* Collected material *
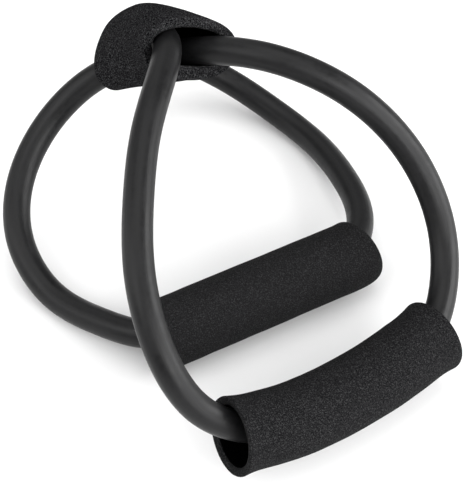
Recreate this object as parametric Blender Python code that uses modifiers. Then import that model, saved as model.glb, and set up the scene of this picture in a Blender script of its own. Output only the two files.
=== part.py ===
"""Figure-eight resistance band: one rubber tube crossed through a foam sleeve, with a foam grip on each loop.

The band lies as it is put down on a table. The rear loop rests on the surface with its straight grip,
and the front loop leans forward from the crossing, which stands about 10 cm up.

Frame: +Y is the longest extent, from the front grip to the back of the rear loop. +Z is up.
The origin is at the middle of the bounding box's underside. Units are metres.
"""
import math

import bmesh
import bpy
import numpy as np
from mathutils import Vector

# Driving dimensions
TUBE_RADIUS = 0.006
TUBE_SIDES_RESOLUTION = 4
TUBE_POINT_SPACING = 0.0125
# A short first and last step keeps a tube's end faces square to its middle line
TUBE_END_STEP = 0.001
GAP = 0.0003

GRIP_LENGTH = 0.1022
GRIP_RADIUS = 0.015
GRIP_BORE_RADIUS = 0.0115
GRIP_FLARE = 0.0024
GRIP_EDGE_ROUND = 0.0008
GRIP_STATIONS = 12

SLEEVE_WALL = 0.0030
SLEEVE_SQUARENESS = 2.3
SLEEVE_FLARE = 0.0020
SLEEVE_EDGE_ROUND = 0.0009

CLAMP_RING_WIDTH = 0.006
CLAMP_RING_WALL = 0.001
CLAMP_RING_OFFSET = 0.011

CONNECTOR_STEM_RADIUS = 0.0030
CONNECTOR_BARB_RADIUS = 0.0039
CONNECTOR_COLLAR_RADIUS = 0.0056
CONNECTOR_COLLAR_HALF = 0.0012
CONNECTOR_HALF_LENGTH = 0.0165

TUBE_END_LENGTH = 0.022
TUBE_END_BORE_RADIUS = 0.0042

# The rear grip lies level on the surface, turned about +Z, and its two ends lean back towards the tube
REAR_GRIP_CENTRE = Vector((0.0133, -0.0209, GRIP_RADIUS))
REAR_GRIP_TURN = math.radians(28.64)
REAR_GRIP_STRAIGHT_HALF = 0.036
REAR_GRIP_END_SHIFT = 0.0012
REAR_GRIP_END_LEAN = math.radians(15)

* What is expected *
Return exactly the lines from the beginning of the data above through the one containing "from mathutils import Vector", please. Include both end lines and add nothing else.

* Exercise output *
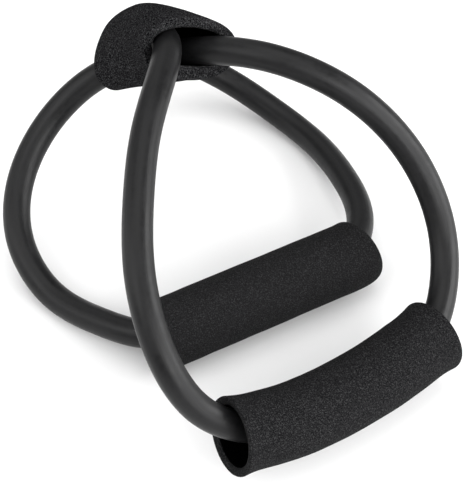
Recreate this object as parametric Blender Python code that uses modifiers. Then import that model, saved as model.glb, and set up the scene of this picture in a Blender script of its own. Output only the two files.
=== part.py ===
"""Figure-eight resistance band: one rubber tube crossed through a foam sleeve, with a foam grip on each loop.

The band lies as it is put down on a table. The rear loop rests on the surface with its straight grip,
and the front loop leans forward from the crossing, which stands about 10 cm up.

Frame: +Y is the longest extent, from the front grip to the back of the rear loop. +Z is up.
The origin is at the middle of the bounding box's underside. Units are metres.
"""
import math

import bmesh
import bpy
import numpy as np
from mathutils import Vector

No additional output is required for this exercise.